KEY TAKEAWAY: Register is not a single choice — it emerges from the interaction of field, tenor and mode. Informal register typically features casual lexis, reduced syntax and high reliance on shared context.

Tenor

Tenor describes the social relationship between participants: their relative power, familiarity and affective distance. In informal texts, tenor is typically:

  • Equal or symmetrical: participants share similar social status
  • Close or intimate: participants know each other personally
  • Warm or affectionate: positive emotional affect is expressed

Tenor is realised linguistically through:

  • Terms of address: first names, nicknames, diminutives (Hey Soph, mate, babe)
  • Inclusive pronouns: we, us, our (signals solidarity)
  • Expressive prosody or punctuation: exclamations, elongations (sooooo good!)
  • Shared reference: in-jokes, ellipsis relying on shared knowledge (You seen it?)

EXAM TIP: When you identify informal tenor, always link it to a specific linguistic feature. Writing “the tenor is close and familiar” is incomplete — show how the language creates that closeness, e.g. through direct address with a nickname, or ellipsis that presupposes shared context.

Audience

Audience refers to the intended or actual recipients of the text. In informal contexts, the speaker or writer has usually calibrated their language to a known, specific audience — someone they share history and social context with.

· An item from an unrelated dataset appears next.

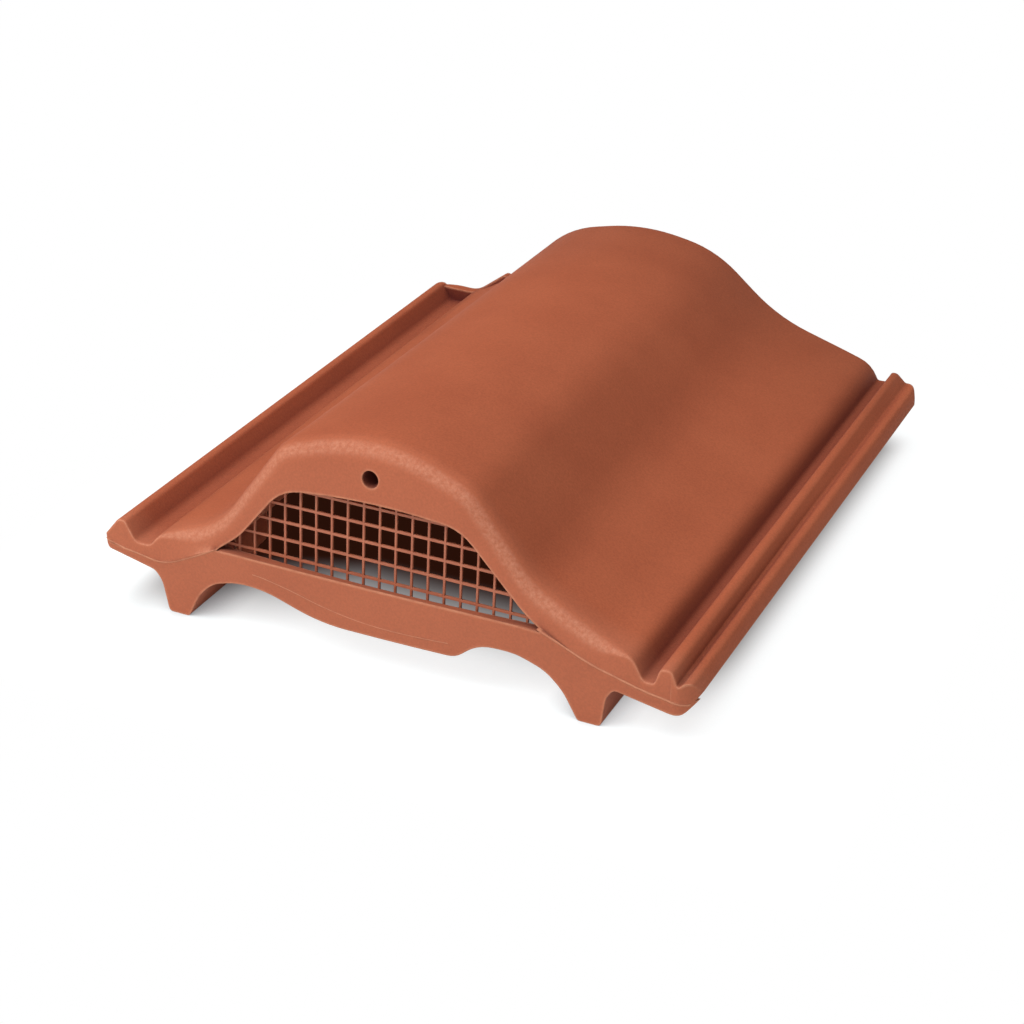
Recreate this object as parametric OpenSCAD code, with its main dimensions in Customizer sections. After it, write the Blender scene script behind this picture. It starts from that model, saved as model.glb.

Audience awareness in informal texts manifests as:

  • Jargon or in-group vocabulary known only to the audience (Let’s grab a cheeky servo sausage)
  • Cultural references tied to shared experiences
  • Reduced explicitness: information can be omitted because the audience can infer it
  • Colloquial or taboo language that would be inappropriate with a wider or unknown audience

COMMON MISTAKE: Students sometimes describe informal language as careless or unplanned. In reality, informal language is often expertly calibrated to its audience — speakers constantly monitor their interlocutors and adjust language to maintain rapport and inclusion.

How Register, Tenor and Audience Interact

These three factors work together. Consider a group chat between close friends:

  • Field: casual weekend plans (everyday topic → everyday lexis)
  • Tenor: equal, intimate, playful (→ nicknames, expletives, banter)
  • Mode: digital written/spoken hybrid (→ emojis, phonological spellings, abbreviations)
  • Audience: a defined in-group (→ ellipsis, shared references, slang)

Each element reinforces the others to produce a distinctively informal register.

APPLICATION: In SAC or exam analysis, identify all three contextual factors before commenting on language features. Ask: What is the tenor here? Who is the audience? What mode is this? Then explain how specific language choices respond to those contextual pressures.

Summary

Concept Informal Text Tendency
Register Casual, context-dependent, low formality
Tenor Equal, intimate, warm, personal
Audience Known, specific, in-group, shared context

VCAA FOCUS: VCAA questions routinely ask students to discuss how register, tenor and/or audience shape language choices. Practise moving from contextual observation to linguistic evidence — always name the feature and explain its effect on the relationship between participants.